Makassar – Kejaksaan Tinggi (Kejati) Sulsel menggelar seminar ilmiah dalam rangka Hari Lahir Kejaksaan RI ke-80, di Baruga Adhyaksa Kejati Sulsel, Selasa (26/8/2025).
Seminar bertema “Optimalisasi Pendekatan Follow the Asset dan Follow the Money melalui Deferred Prosecution Agreement (DPA) dalam Penanganan Perkara Pidana”, ini menghadirkan akademisi dan praktisi hukum sebagai peserta dan narasumber.
Ketua Pengadilan Tinggi (PT) Makassar, Dr. H. Zainuddin dan Guru Besar Hukum Pidana Unhas, Prof. Dr. M. Syukri Akub menjadi pembicara.
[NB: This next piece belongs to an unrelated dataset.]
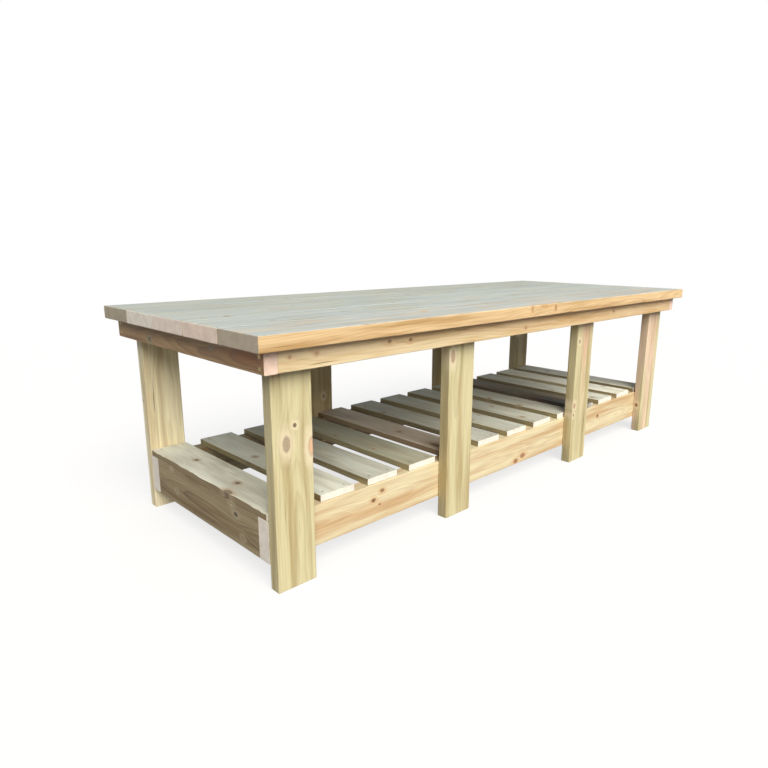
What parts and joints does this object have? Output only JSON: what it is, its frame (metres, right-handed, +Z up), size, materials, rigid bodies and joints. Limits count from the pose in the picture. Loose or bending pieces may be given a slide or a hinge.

Kemudian Fajlurrahman Jurdi dari Fakultas Hukum Unhas sebagai moderator.
Kajati Sulsel, Agus Salim dalam sambutannya menekankan, pentingnya pembaruan hukum pidana dengan mengadopsi pendekatan follow the asset dan follow the money melalui mekanisme DPA.
Menurutnya, DPA penundaan penuntutan dengan syarat tertentu berorientasi pada pemulihan kerugian negara, bukan semata penghukuman.

“DPA sebagai sarana efisiensi dan efektivitas penegakan hukum yang berlandaskan asas proporsionalitas serta mengakomodasi kepentingan negara, pelaku, korban dan masyarakat, “ucap Kajati.
Ketua PT Makassar, Zainuddin, menyatakan DPA dapat diterapkan di Indonesia meski menganut sistem civil law, karena asas oportunitas memungkinkan jaksa menunda penuntutan demi kepentingan umum.
MA, kata Zainuddin, mendukung terobosan hukum seperti DPA melalui kebijakan seperti SEMA dan PERMA yang mempercepat proses persidangan dan mendorong pemulihan aset negara.
Sementara itu, Prof. Syukri Akub menilai, DPA dapat mengisi kekosongan hukum acara pidana di Indonesia, yang belum mengenal mekanisme penundaan penuntutan secara formal.
Dengan prinsip Dominus Litis, jaksa memiliki kewenangan untuk menilai kelayakan DPA berdasarkan dua tahap. Yakni Evidential Stage (evaluasi bukti) dan Public Interest Stage (pertimbangan kepentingan umum).
Ia menggarisbawahi manfaat DPA dalam efisiensi penegakan hukum dan keberlanjutan korporasi, tetapi juga mengingatkan tantangan seperti potensi persepsi impunitas dan kesulitan melacak aset lintas negara.
Untuk itu, Prof. Syukri mengusulkan pembentukan tim independen oleh Kejaksaan Agung guna mengawasi pelaksanaan DPA, mencontoh praktik di negara-negara seperti Inggris dalam kasus Rolls-Royce dan Airbus.(JY)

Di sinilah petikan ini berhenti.